_Written instruction_
All of the data below should be written out exactly.

_Supplied information_
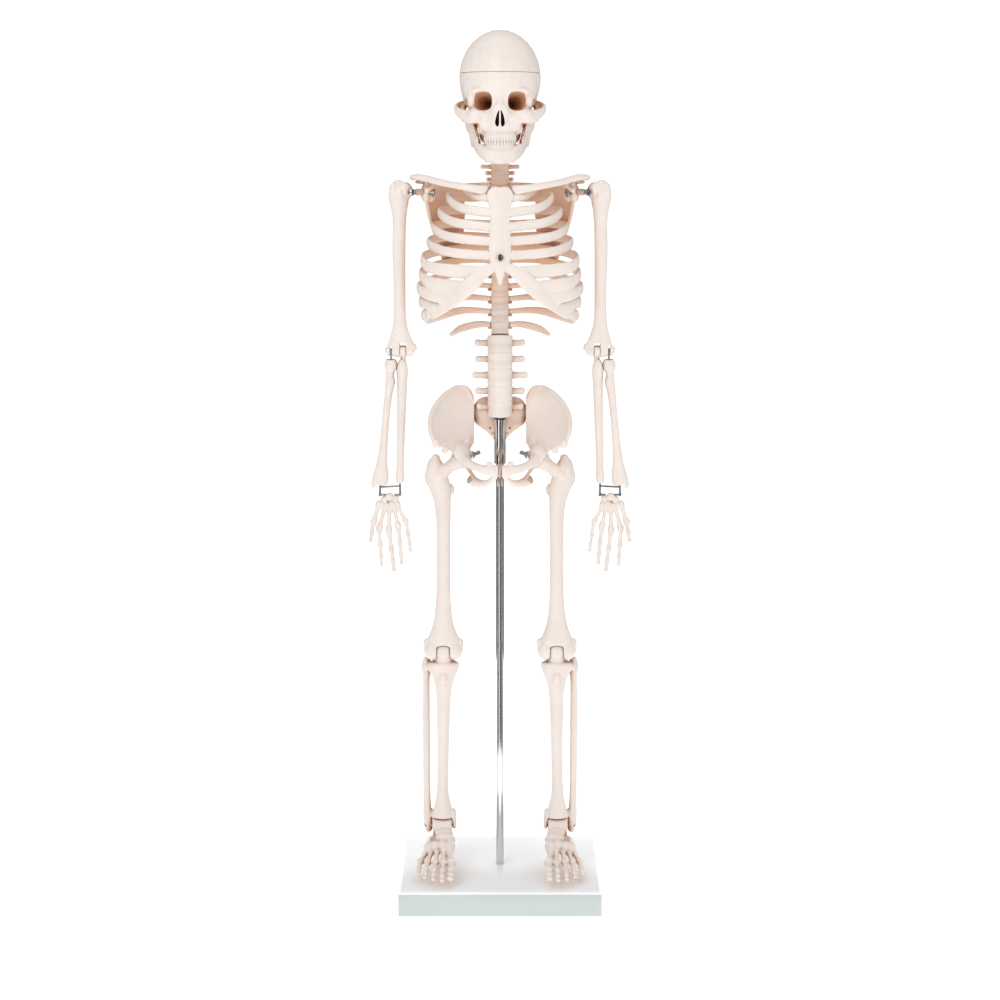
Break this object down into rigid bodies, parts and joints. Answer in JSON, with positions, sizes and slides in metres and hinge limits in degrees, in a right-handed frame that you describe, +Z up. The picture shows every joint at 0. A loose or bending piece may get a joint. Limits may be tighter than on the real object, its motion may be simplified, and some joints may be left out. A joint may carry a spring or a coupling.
{
  "type": "human skeleton model",
  "caption": "Half-size jointed human skeleton for teaching, hung on a metal rod that stands on a flat rectangular base.",
  "frame": {"origin": "centre of the base plate's underside, on the surface it stands on", "axes": "+Z up; the skeleton faces -Y; +X is its own left side, which is the viewer's right"},
  "size_m": [0.2576, 0.15, 0.85],
  "materials": {
    "bone_plastic": "satin cast vinyl in warm ivory",
    "white_board": "white laminate over board",
    "rod_chrome": "polished plating",
    "screw_chrome": "bright plated hardware",
    "steel": "plain steel",
    "dark_plastic": "dark moulded ring",
    "spacer_plastic": "pinkish brown tube"
  },
  "bodies": {
    "trunk": {"base_plate": "white_board", "base_washer": "steel", "base_bolt": "steel", "stand_rod": "rod_chrome", "rod_sleeve": "rod_chrome", "rod_collar": "dark_plastic", "sacrum": "bone_plastic", "pubic_disc": "bone_plastic", "lumbar_spine": "bone_plastic", "thoracic_spine": "bone_plastic", "cervical_spine": "bone_plastic", "rib_cage": "bone_plastic", "sternum_screw": "screw_chrome", "neck_pin": "steel", "hip_bone_left": "bone_plastic", "hip_bone_right": "bone_plastic", "floating_rib_left": "bone_plastic", "floating_rib_right": "bone_plastic", "clavicle_left": "bone_plastic", "clavicle_right": "bone_plastic", "scapula_left": "bone_plastic", "scapula_right": "bone_plastic"},
    "skull": {"cranium": "bone_plastic", "jaw_pin_left": "steel", "jaw_pin_right": "steel"},
    "jaw": {"mandible": "bone_plastic"},
    "cap": {"skull_cap": "bone_plastic"},
    "shoulder_left": {"shoulder_bolt_left": "screw_chrome", "shoulder_sleeve_left": "spacer_plastic"},
    "upper_arm_left": {"humerus_left": "bone_plastic", "shoulder_pin_left": "screw_chrome", "elbow_pin_left": "steel"},
    "forearm_left": {"ulna_left": "bone_plastic", "radius_left": "bone_plastic", "elbow_hook_left": "screw_chrome", "wrist_wire_left": "screw_chrome"},
    "hand_left": {"hand_left": "bone_plastic"},
    "thigh_left": {"femur_left": "bone_plastic", "hip_bolt_left": "steel", "knee_pin_left": "steel"},
    "lower_leg_left": {"shin_left": "bone_plastic", "ankle_pin_left": "steel"},
    "foot_left": {"foot_left": "bone_plastic"},
    "shoulder_right": {"shoulder_bolt_right": "screw_chrome", "shoulder_sleeve_right": "spacer_plastic"},
    "upper_arm_right": {"humerus_right": "bone_plastic", "shoulder_pin_right": "screw_chrome", "elbow_pin_right": "steel"},
    "forearm_right": {"ulna_right": "bone_plastic", "radius_right": "bone_plastic", "elbow_hook_right": "screw_chrome", "wrist_wire_right": "screw_chrome"},
    "hand_right": {"hand_right": "bone_plastic"},
    "thigh_right": {"femur_right": "bone_plastic", "hip_bolt_right": "steel", "knee_pin_right": "steel"},
    "lower_leg_right": {"shin_right": "bone_plastic", "ankle_pin_right": "steel"},
    "foot_right": {"foot_right": "bone_plastic"}
  },
  "joints": [
    {"name": "neck_turn", "type": "hinge", "parent": "trunk", "child": "skull", "pos_m": [0, 0.005, 0.754], "axis": [0, 0, 1], "range_deg": [-80, 80]},
    {"name": "jaw_open", "type": "hinge", "parent": "skull", "child": "jaw", "pos_m": [0, -0.005, 0.77], "axis": [1, 0, 0], "range_deg": [0, 20]},
    {"name": "cap_lift", "type": "slide", "parent": "skull", "child": "cap", "axis": [0, 0, 1], "range_m": [0, 0.06]},
    {"name": "shoulder_swing_left", "type": "hinge", "parent": "trunk", "child": "shoulder_left", "pos_m": [0.084, 0, 0.7005], "axis": [-1, 0, 0], "range_deg": [-30, 90]},
    {"name": "shoulder_spread_left", "type": "hinge", "parent": "shoulder_left", "child": "upper_arm_left", "pos_m": [0.084, 0, 0.7005], "axis": [0, -1, 0], "range_deg": [0, 25]},
    {"name": "elbow_bend_left", "type": "hinge", "parent": "upper_arm_left", "child": "forearm_left", "pos_m": [0.0967, 0, 0.549], "axis": [-1, 0, 0], "range_deg": [0, 110]},
    {"name": "wrist_bend_left", "type": "hinge", "parent": "forearm_left", "child": "hand_left", "pos_m": [0.1077, 0, 0.408], "axis": [-1, 0, 0], "range_deg": [-60, 60]},
    {"name": "hip_bend_left", "type": "hinge", "parent": "trunk", "child": "thigh_left", "pos_m": [0.039, -0.005, 0.444], "axis": [-0.9397, 0, 0.342], "range_deg": [-10, 90]},
    {"name": "knee_bend_left", "type": "hinge", "parent": "thigh_left", "child": "lower_leg_left", "pos_m": [0.056, -0.014, 0.254], "axis": [1, 0, 0], "range_deg": [0, 90]},
    {"name": "ankle_bend_left", "type": "hinge", "parent": "lower_leg_left", "child": "foot_left", "pos_m": [0.0585, 0.001, 0.0655], "axis": [1, 0, 0], "range_deg": [-15, 6]},
    {"name": "shoulder_swing_right", "type": "hinge", "parent": "trunk", "child": "shoulder_right", "pos_m": [-0.084, 0, 0.7005], "axis": [-1, 0, 0], "range_deg": [-30, 90]},
    {"name": "shoulder_spread_right", "type": "hinge", "parent": "shoulder_right", "child": "upper_arm_right", "pos_m": [-0.084, 0, 0.7005], "axis": [0, 1, 0], "range_deg": [0, 25]},
    {"name": "elbow_bend_right", "type": "hinge", "parent": "upper_arm_right", "child": "forearm_right", "pos_m": [-0.0967, 0, 0.549], "axis": [-1, 0, 0], "range_deg": [0, 110]},
    {"name": "wrist_bend_right", "type": "hinge", "parent": "forearm_right", "child": "hand_right", "pos_m": [-0.1077, 0, 0.408], "axis": [-1, 0, 0], "range_deg": [-60, 60]},
    {"name": "hip_bend_right", "type": "hinge", "parent": "trunk", "child": "thigh_right", "pos_m": [-0.039, -0.005, 0.444], "axis": [-0.9397, 0, -0.342], "range_deg": [-10, 90]},
    {"name": "knee_bend_right", "type": "hinge", "parent": "thigh_right", "child": "lower_leg_right", "pos_m": [-0.056, -0.014, 0.254], "axis": [1, 0, 0], "range_deg": [0, 90]},
    {"name": "ankle_bend_right", "type": "hinge", "parent": "lower_leg_right", "child": "foot_right", "pos_m": [-0.0585, 0.001, 0.0655], "axis": [1, 0, 0], "range_deg": [-15, 6]}
  ]
}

_Exercise response_
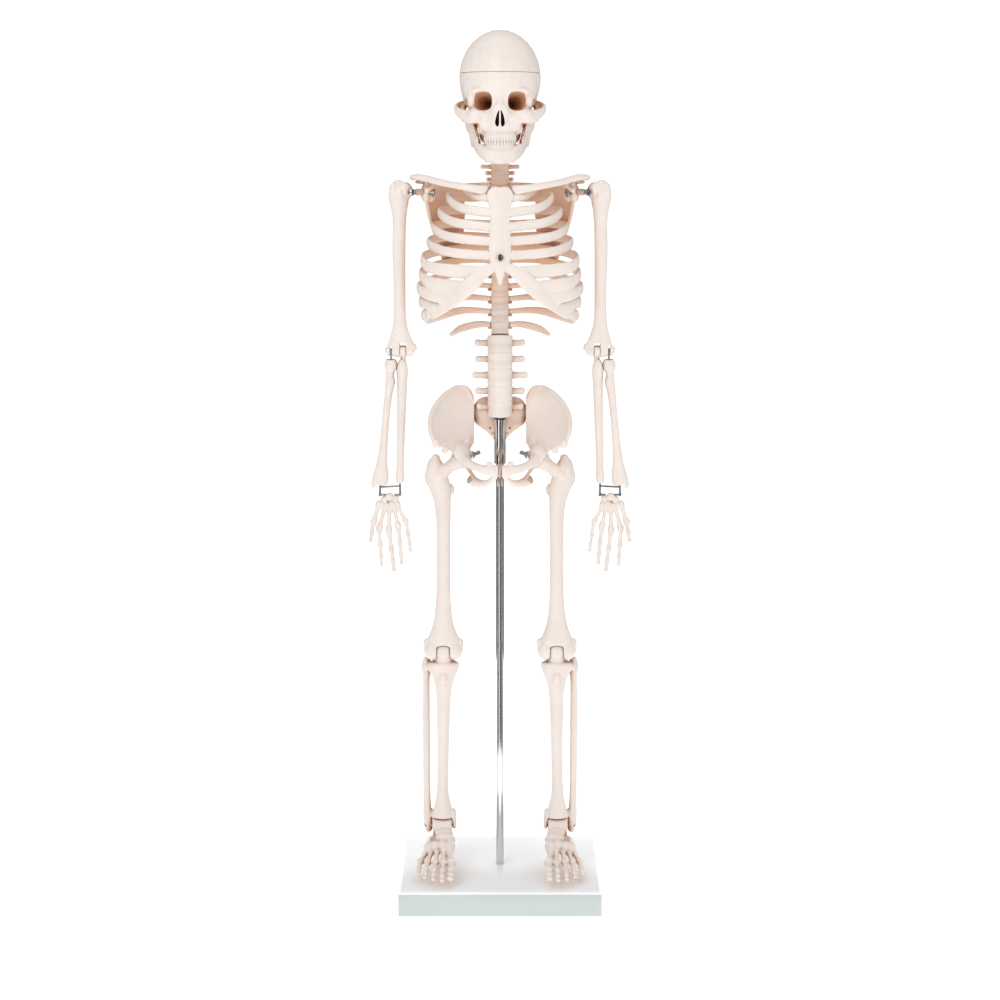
Break this object down into rigid bodies, parts and joints. Answer in JSON, with positions, sizes and slides in metres and hinge limits in degrees, in a right-handed frame that you describe, +Z up. The picture shows every joint at 0. A loose or bending piece may get a joint. Limits may be tighter than on the real object, its motion may be simplified, and some joints may be left out. A joint may carry a spring or a coupling.
{
  "type": "human skeleton model",
  "caption": "Half-size jointed human skeleton for teaching, hung on a metal rod that stands on a flat rectangular base.",
  "frame": {"origin": "centre of the base plate's underside, on the surface it stands on", "axes": "+Z up; the skeleton faces -Y; +X is its own left side, which is the viewer's right"},
  "size_m": [0.2576, 0.15, 0.85],
  "materials": {
    "bone_plastic": "satin cast vinyl in warm ivory",
    "white_board": "white laminate over board",
    "rod_chrome": "polished plating",
    "screw_chrome": "bright plated hardware",
    "steel": "plain steel",
    "dark_plastic": "dark moulded ring",
    "spacer_plastic": "pinkish brown tube"
  },
  "bodies": {
    "trunk": {"base_plate": "white_board", "base_washer": "steel", "base_bolt": "steel", "stand_rod": "rod_chrome", "rod_sleeve": "rod_chrome", "rod_collar": "dark_plastic", "sacrum": "bone_plastic", "pubic_disc": "bone_plastic", "lumbar_spine": "bone_plastic", "thoracic_spine": "bone_plastic", "cervical_spine": "bone_plastic", "rib_cage": "bone_plastic", "sternum_screw": "screw_chrome", "neck_pin": "steel", "hip_bone_left": "bone_plastic", "hip_bone_right": "bone_plastic", "floating_rib_left": "bone_plastic", "floating_rib_right": "bone_plastic", "clavicle_left": "bone_plastic", "clavicle_right": "bone_plastic", "scapula_left": "bone_plastic", "scapula_right": "bone_plastic"},
    "skull": {"cranium": "bone_plastic", "jaw_pin_left": "steel", "jaw_pin_right": "steel"},
    "jaw": {"mandible": "bone_plastic"},
    "cap": {"skull_cap": "bone_plastic"},
    "shoulder_left": {"shoulder_bolt_left": "screw_chrome", "shoulder_sleeve_left": "spacer_plastic"},
    "upper_arm_left": {"humerus_left": "bone_plastic", "shoulder_pin_left": "screw_chrome", "elbow_pin_left": "steel"},
    "forearm_left": {"ulna_left": "bone_plastic", "radius_left": "bone_plastic", "elbow_hook_left": "screw_chrome", "wrist_wire_left": "screw_chrome"},
    "hand_left": {"hand_left": "bone_plastic"},
    "thigh_left": {"femur_left": "bone_plastic", "hip_bolt_left": "steel", "knee_pin_left": "steel"},
    "lower_leg_left": {"shin_left": "bone_plastic", "ankle_pin_left": "steel"},
    "foot_left": {"foot_left": "bone_plastic"},
    "shoulder_right": {"shoulder_bolt_right": "screw_chrome", "shoulder_sleeve_right": "spacer_plastic"},
    "upper_arm_right": {"humerus_right": "bone_plastic", "shoulder_pin_right": "screw_chrome", "elbow_pin_right": "steel"},
    "forearm_right": {"ulna_right": "bone_plastic", "radius_right": "bone_plastic", "elbow_hook_right": "screw_chrome", "wrist_wire_right": "screw_chrome"},
    "hand_right": {"hand_right": "bone_plastic"},
    "thigh_right": {"femur_right": "bone_plastic", "hip_bolt_right": "steel", "knee_pin_right": "steel"},
    "lower_leg_right": {"shin_right": "bone_plastic", "ankle_pin_right": "steel"},
    "foot_right": {"foot_right": "bone_plastic"}
  },
  "joints": [
    {"name": "neck_turn", "type": "hinge", "parent": "trunk", "child": "skull", "pos_m": [0, 0.005, 0.754], "axis": [0, 0, 1], "range_deg": [-80, 80]},
    {"name": "jaw_open", "type": "hinge", "parent": "skull", "child": "jaw", "pos_m": [0, -0.005, 0.77], "axis": [1, 0, 0], "range_deg": [0, 20]},
    {"name": "cap_lift", "type": "slide", "parent": "skull", "child": "cap", "axis": [0, 0, 1], "range_m": [0, 0.06]},
    {"name": "shoulder_swing_left", "type": "hinge", "parent": "trunk", "child": "shoulder_left", "pos_m": [0.084, 0, 0.7005], "axis": [-1, 0, 0], "range_deg": [-30, 90]},
    {"name": "shoulder_spread_left", "type": "hinge", "parent": "shoulder_left", "child": "upper_arm_left", "pos_m": [0.084, 0, 0.7005], "axis": [0, -1, 0], "range_deg": [0, 25]},
    {"name": "elbow_bend_left", "type": "hinge", "parent": "upper_arm_left", "child": "forearm_left", "pos_m": [0.0967, 0, 0.549], "axis": [-1, 0, 0], "range_deg": [0, 110]},
    {"name": "wrist_bend_left", "type": "hinge", "parent": "forearm_left", "child": "hand_left", "pos_m": [0.1077, 0, 0.408], "axis": [-1, 0, 0], "range_deg": [-60, 60]},
    {"name": "hip_bend_left", "type": "hinge", "parent": "trunk", "child": "thigh_left", "pos_m": [0.039, -0.005, 0.444], "axis": [-0.9397, 0, 0.342], "range_deg": [-10, 90]},
    {"name": "knee_bend_left", "type": "hinge", "parent": "thigh_left", "child": "lower_leg_left", "pos_m": [0.056, -0.014, 0.254], "axis": [1, 0, 0], "range_deg": [0, 90]},
    {"name": "ankle_bend_left", "type": "hinge", "parent": "lower_leg_left", "child": "foot_left", "pos_m": [0.0585, 0.001, 0.0655], "axis": [1, 0, 0], "range_deg": [-15, 6]},
    {"name": "shoulder_swing_right", "type": "hinge", "parent": "trunk", "child": "shoulder_right", "pos_m": [-0.084, 0, 0.7005], "axis": [-1, 0, 0], "range_deg": [-30, 90]},
    {"name": "shoulder_spread_right", "type": "hinge", "parent": "shoulder_right", "child": "upper_arm_right", "pos_m": [-0.084, 0, 0.7005], "axis": [0, 1, 0], "range_deg": [0, 25]},
    {"name": "elbow_bend_right", "type": "hinge", "parent": "upper_arm_right", "child": "forearm_right", "pos_m": [-0.0967, 0, 0.549], "axis": [-1, 0, 0], "range_deg": [0, 110]},
    {"name": "wrist_bend_right", "type": "hinge", "parent": "forearm_right", "child": "hand_right", "pos_m": [-0.1077, 0, 0.408], "axis": [-1, 0, 0], "range_deg": [-60, 60]},
    {"name": "hip_bend_right", "type": "hinge", "parent": "trunk", "child": "thigh_right", "pos_m": [-0.039, -0.005, 0.444], "axis": [-0.9397, 0, -0.342], "range_deg": [-10, 90]},
    {"name": "knee_bend_right", "type": "hinge", "parent": "thigh_right", "child": "lower_leg_right", "pos_m": [-0.056, -0.014, 0.254], "axis": [1, 0, 0], "range_deg": [0, 90]},
    {"name": "ankle_bend_right", "type": "hinge", "parent": "lower_leg_right", "child": "foot_right", "pos_m": [-0.0585, 0.001, 0.0655], "axis": [1, 0, 0], "range_deg": [-15, 6]}
  ]
}